Gather round, you lot. That's enough. Time to shut up.

Many of us tweet, post and blog - and within the context of a review or critique, we're perfectly within our rights to make constructive as well as positive comments and be honest about our reaction to something. (I rarely post negatively, I realise that - but that's my choice.) Could I suggest, however, that outside that environment, and against a background where these people - the ones that work incredibly hard to provide those hours of entertainment that you so casually dismiss, often in fewer than 140 characters - are facing real uncertainty and pressure ... you simply put a lid on it? Thank you.

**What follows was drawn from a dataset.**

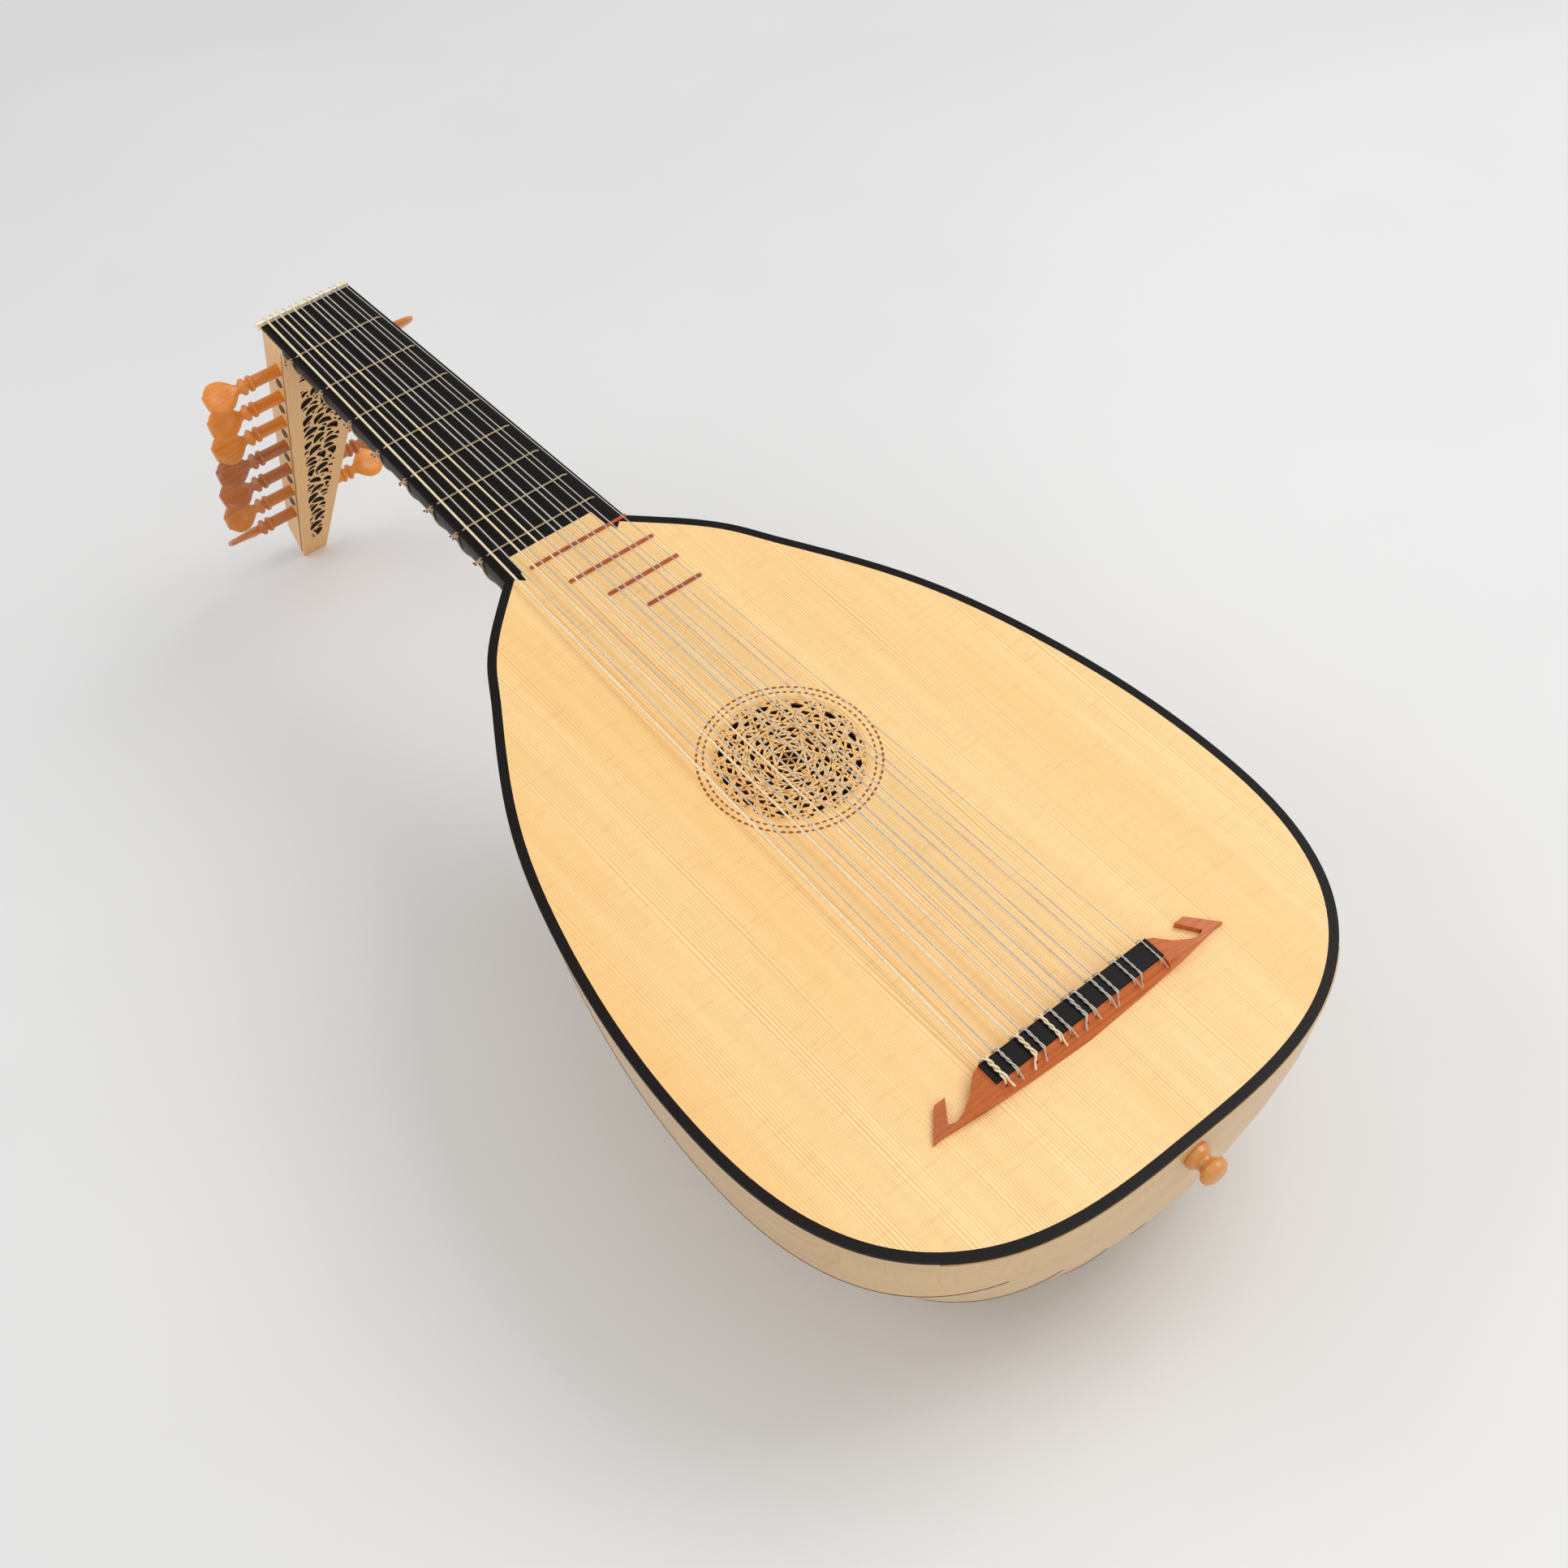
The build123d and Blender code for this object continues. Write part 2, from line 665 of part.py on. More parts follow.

We're in a situation where more than anything, we should demonstrate not just support, but also kindness and appreciation for our singers, musicians, or any type of artist. The arts are for us: they enrich our lives, widen our horizons, release our emotions and stimulate our soul to make us more than machines. But this is not about us - for once, this is about them, the creators, who fall victim to the most astonishing thoughtlessness from the corporate world, the political arena, right through to the booing louts in audiences and armchair attacks from the cyber-lazy.

It's time for us fans and patrons of the arts to say, loud and clear: they are as vital to our quality of life and wellbeing as healthcare, education, or any other indispensable service you care to name. These people, and what they do, are precious: imagine life without them, and the effect that would have on you... then speak and act accordingly.